As a society I think we dismiss activities if they’re not “needed”, and devalue making things for the sake of making things and enjoying that activity. So while lettering or even handwriting may seem obsolete, they’re still somehow a natural activity for us. Is that how this all started for you? Enjoying handwriting and drawing letters?
For me, lettering started with a strong passion, an immediate love. For me, lettering started with a strong passion, an immediate love. I hated drawing uncials in art school, but now I understand that the typeface is not only a relationship of outlines, it’s the stroke that rules them all. As Noordzij says, the stroke is the fundamental artefact. A key for every typeface. For all type design.
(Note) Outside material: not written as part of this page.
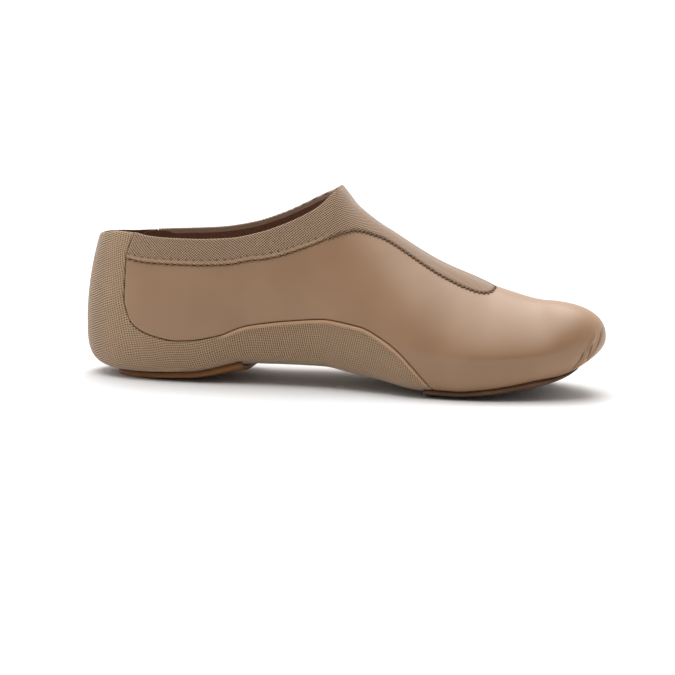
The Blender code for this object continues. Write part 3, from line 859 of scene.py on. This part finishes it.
class Sheet:
    """A sheet on the form that is then given its wall."""

    EDGE_STEPS = (0.0, 0.00012, 0.0003, 0.0006, 0.0011, 0.0018)

    def __init__(self, last: Last) -> None:
        """Starts an empty sheet.

        Args:
            last: the form that it lies on.
        """
        self.last = last
        self.mesh = bmesh.new()
        layers = self.mesh.verts.layers.float
        # the last layer is the mark: plain trims, and on the leather painted shade in the pleats
        self.names = ("side", "turn", "share", "lift", "border", "trim_and_shade")
        self.layers = {name: layers.new(name) for name in self.names}

    def _rows(self, length: Array, count: int, fine: tuple[bool, bool]) -> Array:
        """Distances of the rows from the lower line, closer together at the edges that show."""
        low = np.array(self.EDGE_STEPS if fine[0] else (0.0,))
        high = np.array(self.EDGE_STEPS if fine[1] else (0.0,))
        shrink = np.minimum(1.0, 0.45 * length / max(low[-1], high[-1], 1e-6))
        start, end = shrink * low[-1], length - shrink * high[-1]
        inner = [start + (end - start) * i / count for i in range(1, count)]
        rows = [shrink * d for d in low] + inner + [length - shrink * d for d in reversed(high)]
        return np.array(rows)

    def block(self, turns: Array, lines: tuple[SideLine, SideLine], count: int,
              fine: tuple[bool, bool] = (False, False), ends: tuple[bool, bool] = (False, False)) -> None:
        """Adds one grid on each side between two lines.

        Args:
            turns: the grid's columns.
            lines: lower and upper line.
            count: rows apart from those at fine edges.
            fine: whether the lower and the upper line are edges that show.
            ends: whether the first and the last column are edges that show.
        """
        last, layers = self.last, self.layers
        for side in Side:
            low, high = lines[0](side, turns), lines[1](side, turns)
            high = np.maximum(high, low)
            girth = last.girth(side, turns)
            length = (high - low) * girth
            rows = self._rows(length, count, fine)
            run = last.run(side, turns)
            far = np.full(turns.shape, 1.0)
            first = np.minimum(far, run - run[0] if ends[0] else far)
            border = np.minimum(first, run[-1] - run if ends[1] else far)
            columns, steps = len(turns) - 1, len(rows) - 1
            grid = bmesh.ops.create_grid(self.mesh, x_segments=columns, y_segments=steps, size=0.5)
            near = np.broadcast_to(border, rows.shape)
            near = np.minimum(near, rows) if fine[0] else near
            near = (np.minimum(near, length - rows) if fine[1] else near).tolist()
            share, turn = (low + rows / girth).tolist(), turns.tolist()
            for vert in grid["verts"]:
                i = round((vert.co.x + 0.5) * columns)
                j = round((vert.co.y + 0.5) * steps)
                vert[layers["side"]] = side
                vert[layers["turn"]] = turn[i]
                vert[layers["share"]] = share[j][i]
                vert[layers["border"]] = near[j][i]

    def read(self, *names: str) -> Array:
        """Values of one layer, or a row of values for each of several."""
        rows = np.array([[vert[self.layers[name]] for vert in self.mesh.verts] for name in names])
        return rows if len(names) > 1 else rows[0]

    def write(self, name: str, values: Array) -> None:
        """Sets the values of one layer."""
        layer = self.layers[name]
        for vert, value in zip(self.mesh.verts, values.tolist()):
            vert[layer] = value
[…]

As human beings we tend to look at things produced by people for people. I would always rather look at my notes written by hand than printed, because otherwise I’ll immediately forget what I’ve written. What I say in my thesis is, that every country has some historical models that they like — they’re used to them. This taste is present in music, in the way we speak, behave and even write. And I think there is a necessity to add local features to globalised language, and the globalised typeface market. You can buy Brandon and use it everywhere in the world. But in children’s cursive, there should be differences between German school kids and American ones, shouldn’t there be? But type designers do the opposite, ignore the cultural heritage, the development on behalf of designing only a nice, sellable font. In my work I’d like to offer a completely different approach, with more respect and less artistic ambitions. It’s a completely new behaviour for me.